AMANPOUR: As the 1990s drew to a close, former friends of Milosevic -- associates and others who may have known too much -- began to die violent and public deaths.

(on camera): The truth behind the body bags began to emerge once the democratic opposition of Serbia took power in January of 2001. Investigators then began to uncover many of Milosevic's long suspected secrets. Allegedly including state-sponsored murder and enemies lists kept my his secret police.

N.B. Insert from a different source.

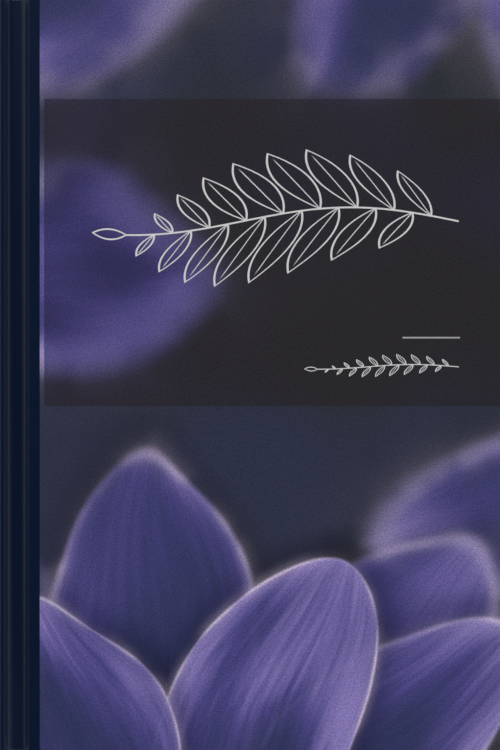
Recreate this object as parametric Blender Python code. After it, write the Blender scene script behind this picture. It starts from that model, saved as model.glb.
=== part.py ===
"""A slim case-bound book, closed and lying on its back cover.

Blender 4.5, metres, +Z up. The origin is the middle of the case's lowest face. +X runs from the
spine to the fore-edge, +Y from the tail to the head, and +Z from the back cover to the front one.
The book is alike on both sides of its middle, so what lies near a cover is placed by its depth
below that cover's outer face.
"""

import math

import bmesh
import bpy

MM = 0.001
SIDES = ("front", "back")

# Driving sizes of the case: the two boards, the spine and the grooves between them.
CASE_WIDTH = 160 * MM
CASE_HEIGHT = 240 * MM
CASE_THICKNESS = 14 * MM
BOARD = 2.4 * MM
SPINE_BOARD = 2.0 * MM
JOINT_WIDTH = 7.2 * MM
SQUARE = 3 * MM

# Sheets. A leaf's solid is thicker than one sheet of paper, so it stands for the few next to it.
LEAF = 0.5 * MM
CLEARANCE = 0.3 * MM
LOOSE_LEAVES = 2
GUTTER = 6 * MM

# Rounding where the covering paper turns over an edge.
BOARD_EDGE = 0.4 * MM
BOARD_CORNER = 0.9 * MM
SPINE_EDGE = 0.9 * MM
ROUNDING_STEPS = 4

# The pressed groove of each joint, and the beads at the ends of the spine.
JOINT_PAPER = 0.5 * MM
GROOVE_RISE = 1.5 * MM
GROOVE_POINTS = 17
HEADBAND_RADIUS = 0.7 * MM
HEADBAND_SIDES = 20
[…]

BATIC (through translator): We came across incredible information. For example, Mr. Djindjic has more than 800 reports in his dossier. Mr. Kostunica was third in line, with 550 something. And myself, with 549 reports that were dubbed onto a hard disk.

AMANPOUR: Some political figures faced a lot more than surveillance. (UNINTELLIGIBLE) escaped by a (UNINTELLIGIBLE) in October 1999, when a truck hit his convoy, killing four of his staff. According to the new interior minister, Dusan Mihajlovic, it was a blatant assassination attempt by the secret police.

MIHAJLOVIC (through translator): We have established that members of the secret service were involved, using an official truck that belonged to the service.

AMANPOUR: Warnings and death threats would reach his most prominent public critics, including this man, Slavco (ph) Curuvija. Curuvija was a Belgrade newspaper publisher who relentlessly denounced Milosevich, his wife, and their political parties.

DR. BRANKA PRPA, CURUVIJA'S WIFE (through translator): He showed at one moment that one man completely alone can fight against a system which he found inhuman.

AMANPOUR: In October 1998, the Serbian government shut down Curuvija's "Daily Telegraph (ph)," but still, he wouldn't keep quiet. In March, the following year, a court in Belgrade sentenced and two other journalists to five months in jail.

PRRA (through translator): I kept saying, "You entered a serious political fight. That means that you better have some sort of a place to escape to." His answer was, "Branka, if the state wants to kill you, you've got no where to hide.